**What is required**
Produce a verbatim transcription of the records below, beginning at the line containing "What bpy script" and ending at the final line; include only those lines.

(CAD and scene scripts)
○ ○ ○
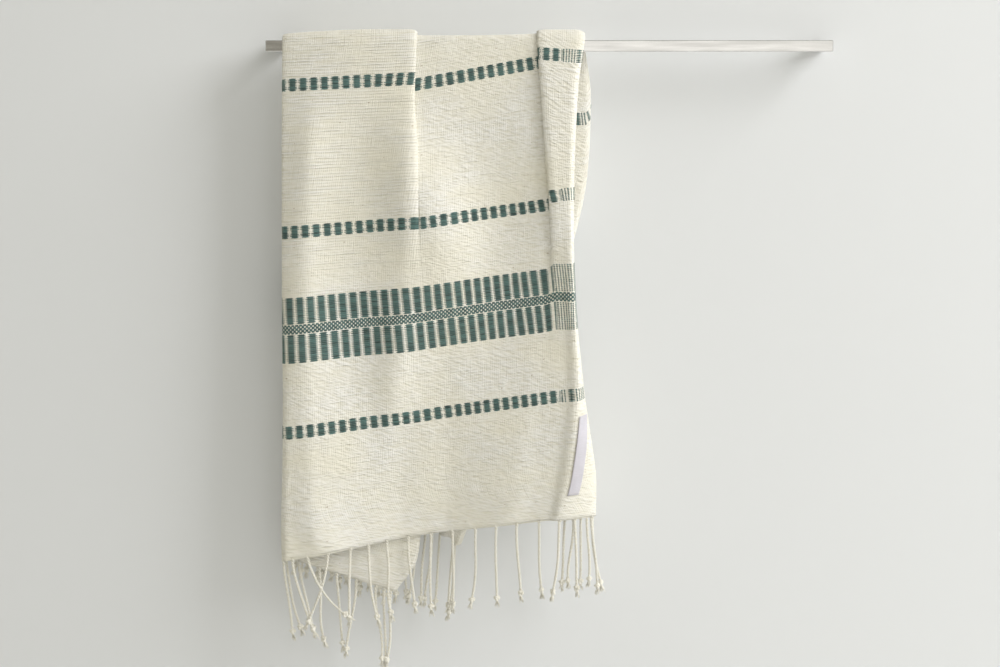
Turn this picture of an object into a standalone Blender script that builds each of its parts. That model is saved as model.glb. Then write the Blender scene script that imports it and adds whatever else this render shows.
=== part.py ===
"""Hand towel with knotted fringes, hung askew over a chrome bar handle.

Metres, +Z up. X runs along the bar, Y runs back to the door face at Y = 0, and the origin is the
centre of the left leg's foot. The section tables are in millimetres.
"""
import math
import random
from collections import namedtuple

import bmesh
import bpy
import numpy as np
from mathutils import Vector

MM = 0.001

# Bar handle
BAR_LEFT = -8.4
BAR_RIGHT = 442.8
BAR_HALF_HEIGHT = 4.5
BAR_FRONT = -38.0
BAR_BACK = -29.0
LEG_WIDTH = 8.8
LEG_HEIGHT = 8.4
LEG_PITCH = 435.4
GAP = 0.3
BAR_EDGE = 0.6

# Towel as woven
TOWEL_WIDTH = 420.0
CLOTH = 1.0
SEAT_DIP = 1.6
TURN_BACK = 3.2
TUCK_CREST = 5.0
TUCK_REACH = 6.0
TUCK_UNDER = 3.0
TUCK_SHARE = 0.3

# Fringe and label
BACKING_GAP = 0.4
BACKING_DROP = 2.8
CORD_ROOT = 1.8
CORD_LENGTH = 63.0
CORD_ASPECT = 1.8
# Share of the way down a cord and its size there, with the knot near its end
CORD_PROFILE = ((0.12, 1.0), (0.45, 1.0), (0.84, 1.0), (0.90, 2.3), (1.0, 0.9))
LABEL_FROM_RIDGE = 2.0
LABEL_WIDTH = 9.0
LABEL_LOW = 20.0
LABEL_HIGH = 84.0
LABEL_THICK = 1.0
LABEL_STAND = 1.3

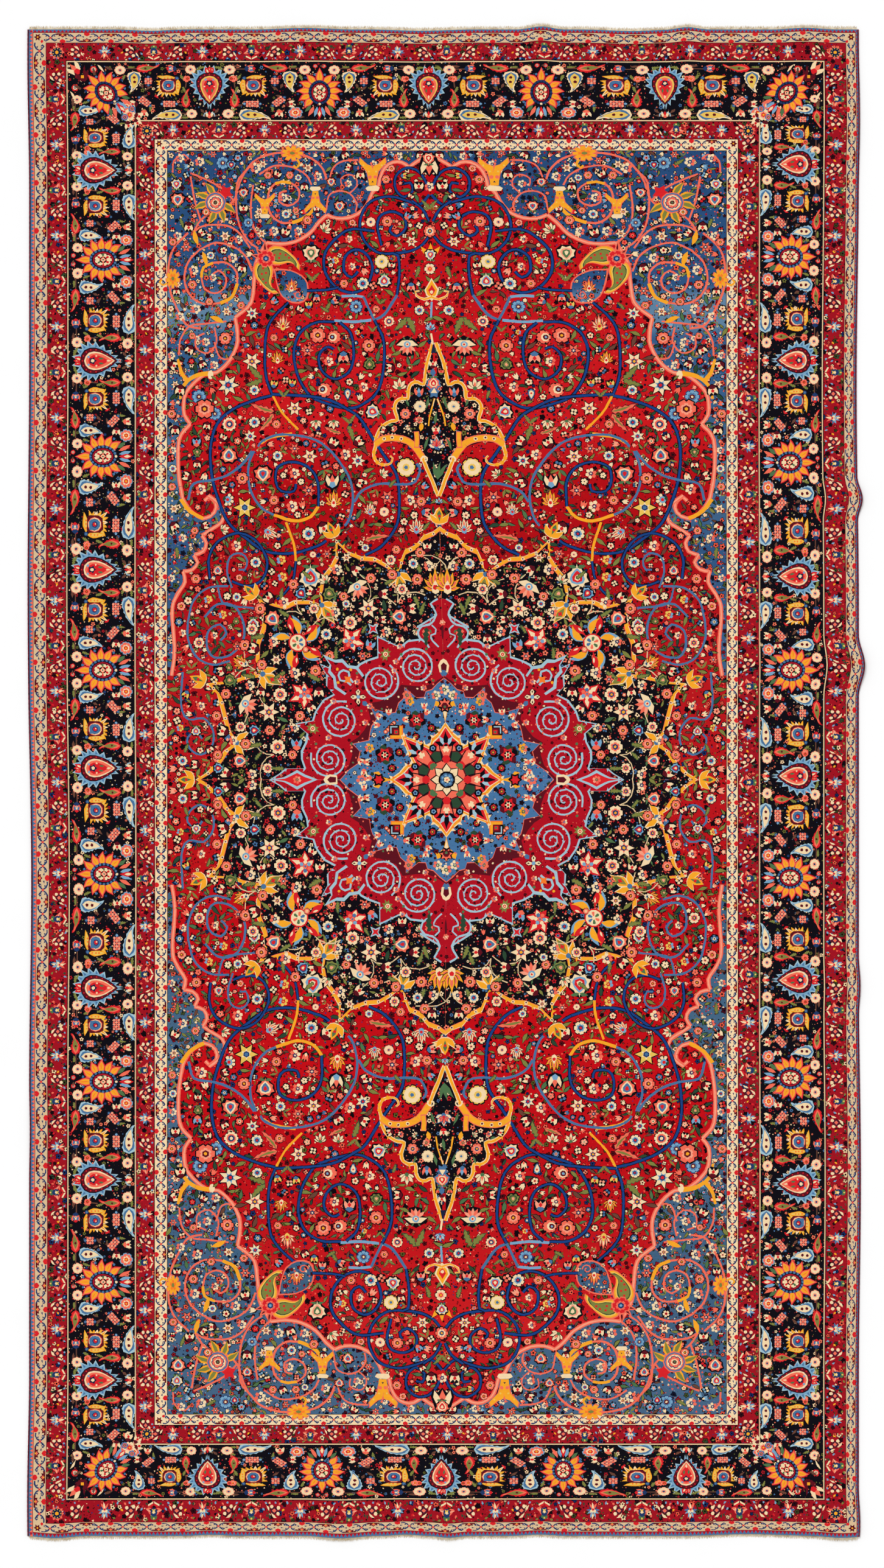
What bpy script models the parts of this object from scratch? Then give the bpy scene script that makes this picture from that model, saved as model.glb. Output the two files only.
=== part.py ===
○ ○ ○
**Output below**
What bpy script models the parts of this object from scratch? Then give the bpy scene script that makes this picture from that model, saved as model.glb. Output the two files only.
=== part.py ===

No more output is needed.